Als die Buschauffeurin Maya Wirz aus Kaiseraugst am Montag nach «Die grössten Schweizer Talente» wieder in den Bus steigt, gratulieren ihr wildfremde Menschen zum gelungenen Auftritt. Zudem wird sie von Fernsehkameras und Journalisten begleitet. «Plötzlich wollen alle etwas von mir», staunt Wirz auch noch am Dienstag, als sie ein paar freie Minuten bei einem Freund zu Gesangsübungen nutzt. Für die 49-Jährige ist das eine neue Erfahrung. Denn fast schon hätte sie ihren grössten Traum aufgegeben.

Traum reichte nicht zum Leben

Das Leuchten kehrt in Maya Wirz’ Augen zurück, als sie davon erzählt, wie sie vor vielen Jahren erstmals eine Operette besuchte. Als Mädchen sah sie an der Seite ihrer Tante Emmerich Kalmans «Gräfin Mariza». Noch heute gerät sie beim Gedanken daran ins Schwärmen: «Die Bühne hat mich einfach fasziniert, das Licht und der Geruch, die schöne Musik, die tollen Kostüme, die bunten Farben. Ich liebte das.» An Ort und Stelle schwor sich die damals 13-Jährige auch einmal auf einer solchen Bühne aufzutreten.

Den Traum verfolgte Wirz, die in Binningen in einfachen Verhältnissen aufgewachsen ist, hartnäckig. In den 80er-Jahren liess sie sich an Gesangsakademien ausbilden. Schon bald aber folgte die Enttäuschung. Nach kleineren Engagements – unter anderem im Ensemble von «The Phantom of the Opera» am Musical-Theater Basel – gab Wirz auf: «Es hatte keinen Wert mehr.» Die Angebote fehlten, damit auch der Lebensunterhalt. Wirz absolvierte die Busprüfung, um bei der Autobus AG Liestal einen Job zu finden, von dem sie leben konnte. Das war vor 13 Jahren.

Wirklich kein Profi

Zurück auf die grosse Bühne brachte Maya Wirz das schottische Goldkehlchen Susan Boyle. Deren Auftritt im britischen Pendant von «Die grössten Schweizer Talente» inspirierte Wirz dazu, es noch einmal zu versuchen: «Der Traum von der Bühne hat mich nie losgelassen. Und warum sollte es für mich zu spät sein? Da kam ich halt auf die Idee, mich für das Casting anzumelden.» Maya Wirz lacht, fast schon ein wenig Galgenhumor ist aus ihrem Ton herauszuhören.

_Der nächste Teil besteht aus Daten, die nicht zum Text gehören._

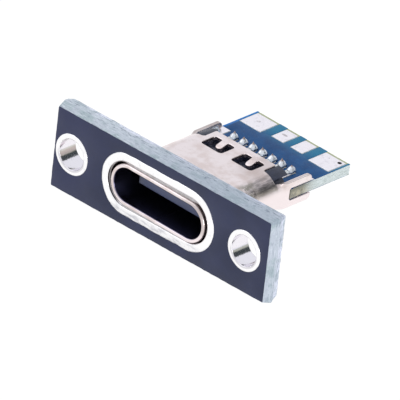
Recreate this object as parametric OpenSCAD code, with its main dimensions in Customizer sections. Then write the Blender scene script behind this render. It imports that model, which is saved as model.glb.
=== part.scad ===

Denn nicht alle Reaktionen auf ihren Auftritt waren positiv. Der Vorwurf, sie hätte ihre Ausbildung verschwiegen und im Lebenslauf geflunkert, tauchte auf. Maya Wirz findet das schade, «aber allen kann es niemand recht machen». Wirz stellt klar, dass sie wirklich kein Profi ist: «Ich war jahrelang nicht mehr in dieser Welt. Während acht Jahren habe ich gar nicht mehr gesungen und in den letzten fünf Jahren machte ich das so nebenbei. Ich verdiene mein Geld als Busfahrerin.»

Schritt für Schritt

Das wird bis auf weiteres wohl auch so bleiben. Die Bus-Schlüssel hat Maya Wirz jedenfalls noch nicht aus dem Fenster geworfen, wie ihr das DJ Bobo am Samstag empfohlen hatte. «Im Bus weiss ich, was kommt, hier aber nicht», sagt Wirz, die jetzt alles «Schrittchen für Schrittchen» nimmt.

Erst mal will sie mit dem Rummel um ihre Person fertig werden und sich an die neue Situation gewöhnen. Auch daran, dass sie möglicherweise an der Schwelle zur grossen Bühnenwelt steht: «Endlich kommt meine Chance in meinem Leben, endlich ist sie da. Ich hoffe, ich packe sie. Ich muss sie packen und ich will sie auch packen.»